La présidentielle de 2024

Pendant sa seule conférence de presse, le président a lancé avec ironie qu’il n’a « aucune idée s’il y aura un Parti républicain » à la présidentielle de 2024. Personne ne devrait se réjouir de la disparition de l’un des partis dominants, qu’on déteste ce parti ou pas. Certainement pas le président, garant de la Constitution. Avant son intronisation, Biden avait pourtant semblé saisir le problème. « Nous avons besoin du Parti républicain », avait-il dit. La subsistance de celui des deux partis qui incarne l’opposition à un moment donné est cruciale.

C’est en effet la faillite fondamentale des partis républicain et démocrate d’avoir forgé un système bipartite d’une rigidité telle qu’une nouvelle formation ne peut grandir assez vite pour remplacer un parti dominant.
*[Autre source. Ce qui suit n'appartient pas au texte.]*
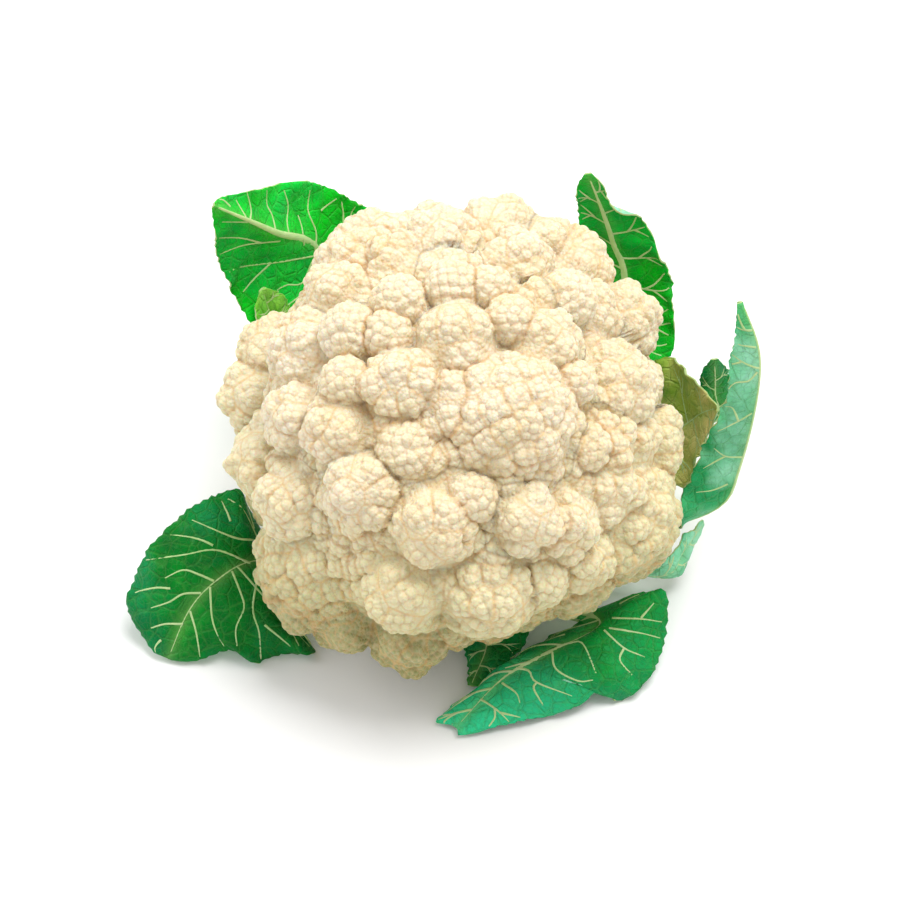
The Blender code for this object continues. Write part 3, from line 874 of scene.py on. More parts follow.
def mass_of(own):
    """The crown is mass 0, and the others follow round the head."""
    place = in_head(own.centre)
    if place.angle(Z_AXIS) < CROWN_ANGLE:
        return 0
    turn = math.atan2(place.y, place.x) / (2.0 * math.pi) % 1.0
    return 1 + int(turn * (MASSES - 1))


def part_skin():
    """Separates the skin by mass."""
    masses = np.array([mass_of(own) for own in florets])
    corners = np.empty(len(skin.data.loops), dtype=np.int32)
    skin.data.loops.foreach_get("vertex_index", corners)
    for index in range(MASSES):
        slot_look = bpy.data.materials.new(f"mass {index}")
        skin.data.materials.append(slot_look)
    skin.data.polygons.foreach_set("material_index", masses[skin_floret[corners[::3]]].astype(np.int32))
    skin.data.shade_smooth()
    pick_only(skin)
    bpy.ops.object.mode_set(mode="EDIT")
    bpy.ops.mesh.select_all(action="SELECT")
    bpy.ops.mesh.separate(type="MATERIAL")
    bpy.ops.object.mode_set(mode="OBJECT")
    return list(bpy.context.selected_objects)


def open_edges(mesh):
    """How many edges have only one face."""
    edges = np.empty(len(mesh.loops), dtype=np.int32)
    mesh.loops.foreach_get("edge_index", edges)
    return int((np.bincount(edges, minlength=len(mesh.edges)) < 2).sum())


def close_part(thing):
    """Draws a part's open edge in to the head's middle."""
    pick_only(thing)
    bpy.context.scene.cursor.location = HEAD_CENTRE * MM
    bpy.ops.object.mode_set(mode="EDIT")
    bpy.ops.mesh.select_mode(type="EDGE")
    bpy.ops.mesh.select_all(action="DESELECT")
    bpy.ops.mesh.select_non_manifold()
    bpy.ops.mesh.mark_sharp()
    bpy.ops.mesh.extrude_edges_move()
    bpy.ops.mesh.merge(type="CURSOR")
    bpy.ops.object.mode_set(mode="OBJECT")


def build_masses():
    pieces = []
    for index, thing in enumerate(part_skin()):
        close_part(thing)
        mesh = thing.data
        mesh.name = f"curd_mass_{index}"
        mesh.materials.clear()
        mesh.materials.append(curd_look)
        bpy.data.objects.remove(thing)
        pieces.append(add_piece(mesh.name, mesh, "curd_flesh", "curd"))
    for index in range(MASSES):
        bpy.data.materials.remove(bpy.data.materials[f"mass {index}"])
    return pieces


curd_pieces = build_masses()
print("faces on each mass:", [len(piece.data.polygons) for piece in curd_pieces])
print("open edges on each mass:", [open_edges(piece.data) for piece in curd_pieces])

# %% [markdown]
# ## The branches under the curd
#
# Seen from below, each outer floret stands on a pale stem, and all the stems run in to one thick seat on
# top of the stalk. Each is a tube: a grid wrapped round on itself, its seam merged. The same function
# will make the leaves' midribs.

# %% Tubes
SEAM_GAP = 0.01


def tube(name, centres, across, up, rounds=12):
    """A closed tube through centres. across and up are half the section's axes, as vectors, at each."""
    steps = len(centres) - 1
    bpy.ops.object.select_all(action="DESELECT")
    bpy.ops.mesh.primitive_grid_add(x_subdivisions=rounds, y_subdivisions=steps, size=2.0)
    thing = bpy.context.object
    flat = places_of(thing.data)
    turn = (flat[:, 0] + 1.0) * math.pi
    row = np.rint((flat[:, 1] + 1.0) * steps / 2).astype(int)
    places = (
        np.array(centres)[row]
        + np.array(across)[row] * np.cos(turn)[:, None]
        + np.array(up)[row] * np.sin(turn)[:, None]
    )
    thing.data.vertices.foreach_set("co", (places * MM).ravel())
    bpy.ops.object.mode_set(mode="EDIT")
    bpy.ops.mesh.select_all(action="SELECT")
    bpy.ops.mesh.remove_doubles(threshold=SEAM_GAP * MM)
    bpy.ops.mesh.select_all(action="SELECT")
    bpy.ops.mesh.normals_make_consistent(inside=False)
    bpy.ops.object.mode_set(mode="OBJECT")
    mesh = thing.data
    mesh.name = name
    mesh.shade_smooth()
    bpy.data.objects.remove(thing)
    return mesh


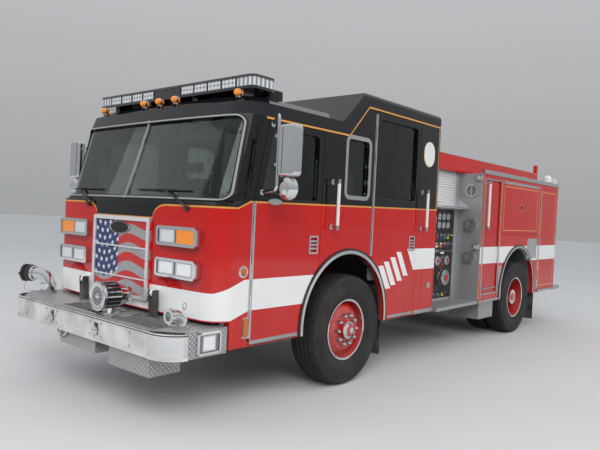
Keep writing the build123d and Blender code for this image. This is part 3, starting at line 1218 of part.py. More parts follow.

C’est pourquoi Trump renonce à son projet de « Parti patriote » et essaie de continuer à cannibaliser le Parti républicain de l’intérieur.

Pour Jo Jorgensen, candidate du Parti libertarien en 2020, qui, malgré ce rouleau compresseur, obtint environ deux millions de suffrages, les États-Unis sont « déjà une démocratie à parti unique ». « Depuis les années 1970, démocrates et républicains s’entendent pour renforcer le gouvernement fédéral », me dit-elle.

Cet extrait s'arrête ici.